En arrivant en Russie, le Français a reçu un accueil chaleureux et agréable. Quand il explique le but de son voyage, il est soutenu par des associations locales. Jonas Berteau prévoit de participer à des cérémonies d’hommage dans toutes les villes qu’il traverse.
« En France, j’ai rendu hommage dans des cimetières à des pilotes et mécaniciens du Normandie-Niemen en compagnie de nombreuses associations de vétérans, mais aussi à des Russes qui se sont battus et se sont illustrés dans nos armées françaises pendant les deux grandes guerres. […] À Kaluga, j’ai participé à l’hommage national rendu aux victimes de l’école nº1 de Beslan qui en 2004 avaient été pris en otages par un commando de terroristes. Et naturellement, il y eu beaucoup d’hommages rendus et de gerbes déposées au pied des monuments Normandie-Niemen, des monuments aux morts et au pied de la statue de l’artisan de la victoire, le général Joukov ».
Une partie importante de ce voyage d’hommage réside dans les rendez-vous et la communication avec des familles des descendants des soldats du Normandie-Niemen. « Avec des vétérans mécaniciens du Normandie-Niemen ici en Russie, avec leurs familles. Les pilotes français sont tous morts aujourd’hui, mais leurs descendants au sein du mémorial Normandie-Niemen suivent cette expédition et je reçois fréquemment des messages d’encouragements de leur part ».

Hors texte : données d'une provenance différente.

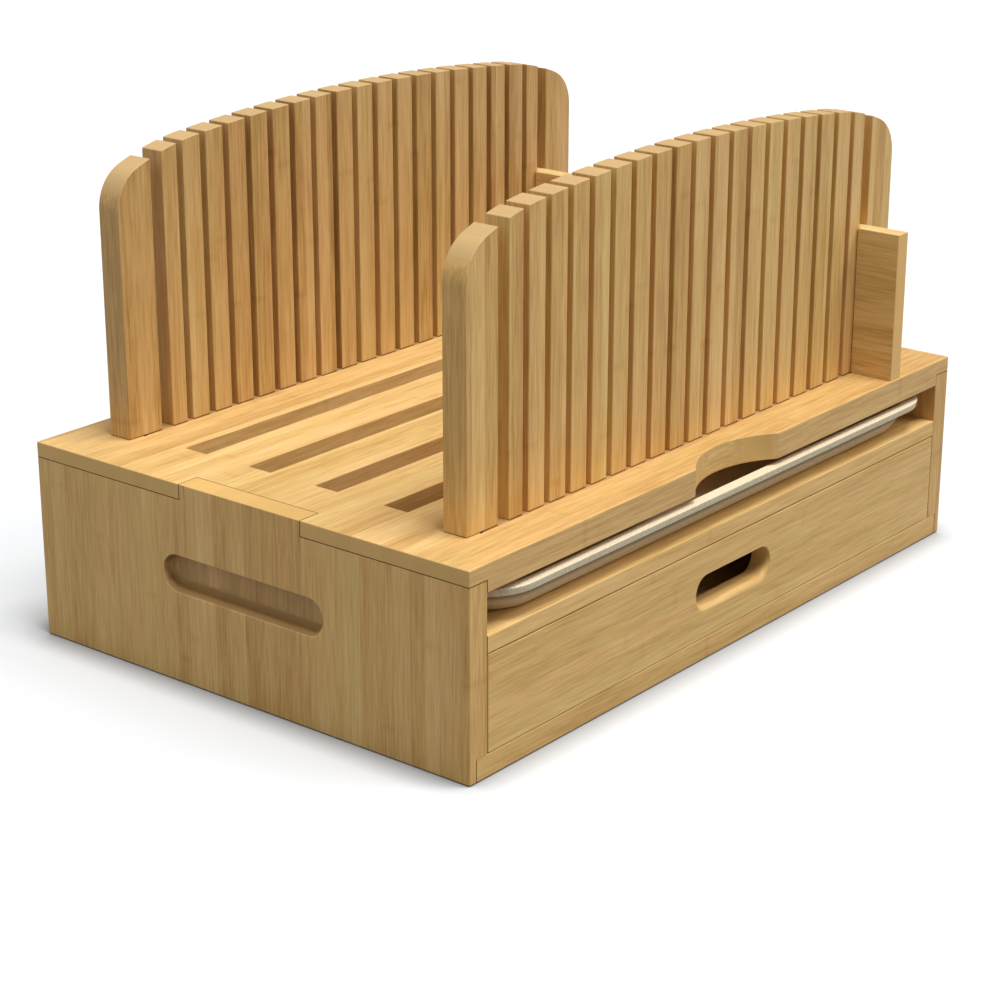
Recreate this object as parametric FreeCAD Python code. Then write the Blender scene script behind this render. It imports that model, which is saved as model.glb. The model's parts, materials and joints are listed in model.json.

Quand il lui a été demandé quelle est la morale la plus importante que les sociétés de nos deux pays auraient dû retenir au vu de l’histoire de ce régiment de chasse et de ses héros, Jonas parle surtout d’« une leçon d’insoumission et de patriotisme » :
« Il y a des hommes qui préfèrent se battre et risquer leur vie plutôt que d’abandonner la terre de leurs pères. Ces Français ont vu leur pays effondré, occupé et humilié. Ils ne pouvaient en revenir que vainqueurs. […] Ils choisirent ainsi de se battre sur le front le plus sanglant, en partageant les mêmes conditions de vie que les Soviétiques et le même matériel de guerre. C’est ensuite les valeurs d’honneur et de loyauté, loyauté envers sa patrie, loyauté envers ses amis, et loyauté envers ses alliés ».